▶ **DATA**:

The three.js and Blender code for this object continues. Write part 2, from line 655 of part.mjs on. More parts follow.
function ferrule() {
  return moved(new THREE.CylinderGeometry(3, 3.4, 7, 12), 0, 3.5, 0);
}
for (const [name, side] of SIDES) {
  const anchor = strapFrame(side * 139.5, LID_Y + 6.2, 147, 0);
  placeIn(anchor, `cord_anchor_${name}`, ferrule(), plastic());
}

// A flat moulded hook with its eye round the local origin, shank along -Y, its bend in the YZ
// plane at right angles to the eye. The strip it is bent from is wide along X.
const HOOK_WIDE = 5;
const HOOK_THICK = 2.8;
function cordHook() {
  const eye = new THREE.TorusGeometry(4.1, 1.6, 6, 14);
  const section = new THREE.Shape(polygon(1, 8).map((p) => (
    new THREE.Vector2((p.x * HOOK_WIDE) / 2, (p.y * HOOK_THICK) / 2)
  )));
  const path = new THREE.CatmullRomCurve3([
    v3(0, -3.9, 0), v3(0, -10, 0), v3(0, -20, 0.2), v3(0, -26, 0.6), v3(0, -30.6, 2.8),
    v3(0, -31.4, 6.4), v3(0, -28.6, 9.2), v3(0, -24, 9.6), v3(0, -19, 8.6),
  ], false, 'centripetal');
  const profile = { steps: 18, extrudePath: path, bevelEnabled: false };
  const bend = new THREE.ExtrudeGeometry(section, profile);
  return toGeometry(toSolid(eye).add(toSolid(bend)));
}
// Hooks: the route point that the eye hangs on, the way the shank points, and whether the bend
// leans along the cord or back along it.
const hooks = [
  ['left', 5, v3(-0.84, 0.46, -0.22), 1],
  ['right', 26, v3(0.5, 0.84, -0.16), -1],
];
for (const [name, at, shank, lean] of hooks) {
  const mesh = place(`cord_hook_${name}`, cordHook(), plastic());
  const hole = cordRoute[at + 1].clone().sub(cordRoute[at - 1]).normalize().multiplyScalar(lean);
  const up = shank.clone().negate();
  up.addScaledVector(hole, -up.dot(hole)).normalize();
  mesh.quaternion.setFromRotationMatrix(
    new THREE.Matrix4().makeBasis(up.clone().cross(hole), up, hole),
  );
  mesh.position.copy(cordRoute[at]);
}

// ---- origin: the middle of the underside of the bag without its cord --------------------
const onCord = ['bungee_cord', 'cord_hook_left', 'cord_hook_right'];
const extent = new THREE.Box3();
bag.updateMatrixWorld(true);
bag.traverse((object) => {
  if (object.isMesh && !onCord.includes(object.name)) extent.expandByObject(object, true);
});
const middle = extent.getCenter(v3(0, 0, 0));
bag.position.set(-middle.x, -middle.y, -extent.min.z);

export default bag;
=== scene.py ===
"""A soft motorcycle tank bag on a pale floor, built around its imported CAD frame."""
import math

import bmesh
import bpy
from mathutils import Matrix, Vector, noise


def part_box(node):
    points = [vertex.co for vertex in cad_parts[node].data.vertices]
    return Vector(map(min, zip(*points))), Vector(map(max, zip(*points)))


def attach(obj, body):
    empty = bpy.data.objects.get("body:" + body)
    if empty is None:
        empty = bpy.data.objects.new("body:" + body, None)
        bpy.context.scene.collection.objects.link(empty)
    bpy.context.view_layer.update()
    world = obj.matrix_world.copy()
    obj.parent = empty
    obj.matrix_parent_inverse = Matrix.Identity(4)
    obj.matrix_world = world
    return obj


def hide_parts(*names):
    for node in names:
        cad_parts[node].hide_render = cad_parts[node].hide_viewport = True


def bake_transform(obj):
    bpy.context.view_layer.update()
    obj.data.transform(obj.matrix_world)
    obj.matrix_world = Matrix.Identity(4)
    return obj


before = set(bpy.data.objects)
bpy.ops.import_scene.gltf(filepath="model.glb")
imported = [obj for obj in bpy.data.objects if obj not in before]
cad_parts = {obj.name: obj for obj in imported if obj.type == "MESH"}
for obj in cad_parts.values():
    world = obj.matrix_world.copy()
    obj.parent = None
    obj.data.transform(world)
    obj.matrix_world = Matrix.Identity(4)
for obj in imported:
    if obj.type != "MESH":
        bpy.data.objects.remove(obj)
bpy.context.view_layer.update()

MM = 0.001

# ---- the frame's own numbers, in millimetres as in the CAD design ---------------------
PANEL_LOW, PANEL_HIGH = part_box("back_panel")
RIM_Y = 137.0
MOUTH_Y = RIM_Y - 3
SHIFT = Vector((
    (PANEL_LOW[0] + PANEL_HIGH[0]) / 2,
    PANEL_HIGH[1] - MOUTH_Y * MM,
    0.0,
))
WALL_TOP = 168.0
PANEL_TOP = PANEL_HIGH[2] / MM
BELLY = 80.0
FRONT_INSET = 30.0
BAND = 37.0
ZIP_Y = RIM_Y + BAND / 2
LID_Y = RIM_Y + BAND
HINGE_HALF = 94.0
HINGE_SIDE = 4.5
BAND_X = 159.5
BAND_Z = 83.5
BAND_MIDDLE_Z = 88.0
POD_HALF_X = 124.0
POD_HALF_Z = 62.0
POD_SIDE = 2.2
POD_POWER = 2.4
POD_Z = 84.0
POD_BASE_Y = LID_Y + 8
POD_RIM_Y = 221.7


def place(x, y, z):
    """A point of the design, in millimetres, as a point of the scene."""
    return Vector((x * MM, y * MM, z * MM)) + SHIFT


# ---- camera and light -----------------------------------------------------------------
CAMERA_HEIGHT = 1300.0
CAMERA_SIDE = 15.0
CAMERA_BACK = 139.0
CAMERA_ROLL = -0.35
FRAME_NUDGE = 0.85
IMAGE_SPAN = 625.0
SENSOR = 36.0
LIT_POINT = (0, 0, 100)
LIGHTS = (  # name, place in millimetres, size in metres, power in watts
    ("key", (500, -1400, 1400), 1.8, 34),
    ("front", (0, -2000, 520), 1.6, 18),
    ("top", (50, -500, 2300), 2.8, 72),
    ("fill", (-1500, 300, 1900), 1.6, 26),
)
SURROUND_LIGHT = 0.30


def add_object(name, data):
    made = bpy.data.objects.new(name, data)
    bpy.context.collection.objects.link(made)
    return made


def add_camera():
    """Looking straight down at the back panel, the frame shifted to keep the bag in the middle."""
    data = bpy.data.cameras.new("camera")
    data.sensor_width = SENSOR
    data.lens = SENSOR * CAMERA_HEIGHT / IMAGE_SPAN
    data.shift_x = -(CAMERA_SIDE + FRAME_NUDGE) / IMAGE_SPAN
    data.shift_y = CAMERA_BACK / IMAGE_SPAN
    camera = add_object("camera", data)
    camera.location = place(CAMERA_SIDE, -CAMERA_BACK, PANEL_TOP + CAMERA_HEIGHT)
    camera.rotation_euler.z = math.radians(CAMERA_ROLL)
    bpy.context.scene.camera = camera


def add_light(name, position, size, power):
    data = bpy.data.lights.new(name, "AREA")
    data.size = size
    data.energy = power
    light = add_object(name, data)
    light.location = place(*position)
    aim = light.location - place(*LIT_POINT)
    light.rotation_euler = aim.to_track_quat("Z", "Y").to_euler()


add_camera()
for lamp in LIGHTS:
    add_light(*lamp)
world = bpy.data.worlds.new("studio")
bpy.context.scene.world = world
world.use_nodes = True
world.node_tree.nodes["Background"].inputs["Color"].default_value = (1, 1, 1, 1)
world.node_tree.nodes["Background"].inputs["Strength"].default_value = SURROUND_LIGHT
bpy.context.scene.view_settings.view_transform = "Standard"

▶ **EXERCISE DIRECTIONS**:
Each line from the one bearing "---- origin: the" through the one bearing "cad_parts[node].hide_render = cad_parts[node].hide_viewport" is to be duplicated without change; all remaining lines are to be left out.

▶ **REPLY**:
// ---- origin: the middle of the underside of the bag without its cord --------------------
const onCord = ['bungee_cord', 'cord_hook_left', 'cord_hook_right'];
const extent = new THREE.Box3();
bag.updateMatrixWorld(true);
bag.traverse((object) => {
  if (object.isMesh && !onCord.includes(object.name)) extent.expandByObject(object, true);
});
const middle = extent.getCenter(v3(0, 0, 0));
bag.position.set(-middle.x, -middle.y, -extent.min.z);

export default bag;
=== scene.py ===
"""A soft motorcycle tank bag on a pale floor, built around its imported CAD frame."""
import math

import bmesh
import bpy
from mathutils import Matrix, Vector, noise


def part_box(node):
    points = [vertex.co for vertex in cad_parts[node].data.vertices]
    return Vector(map(min, zip(*points))), Vector(map(max, zip(*points)))


def attach(obj, body):
    empty = bpy.data.objects.get("body:" + body)
    if empty is None:
        empty = bpy.data.objects.new("body:" + body, None)
        bpy.context.scene.collection.objects.link(empty)
    bpy.context.view_layer.update()
    world = obj.matrix_world.copy()
    obj.parent = empty
    obj.matrix_parent_inverse = Matrix.Identity(4)
    obj.matrix_world = world
    return obj


def hide_parts(*names):
    for node in names:
        cad_parts[node].hide_render = cad_parts[node].hide_viewport = True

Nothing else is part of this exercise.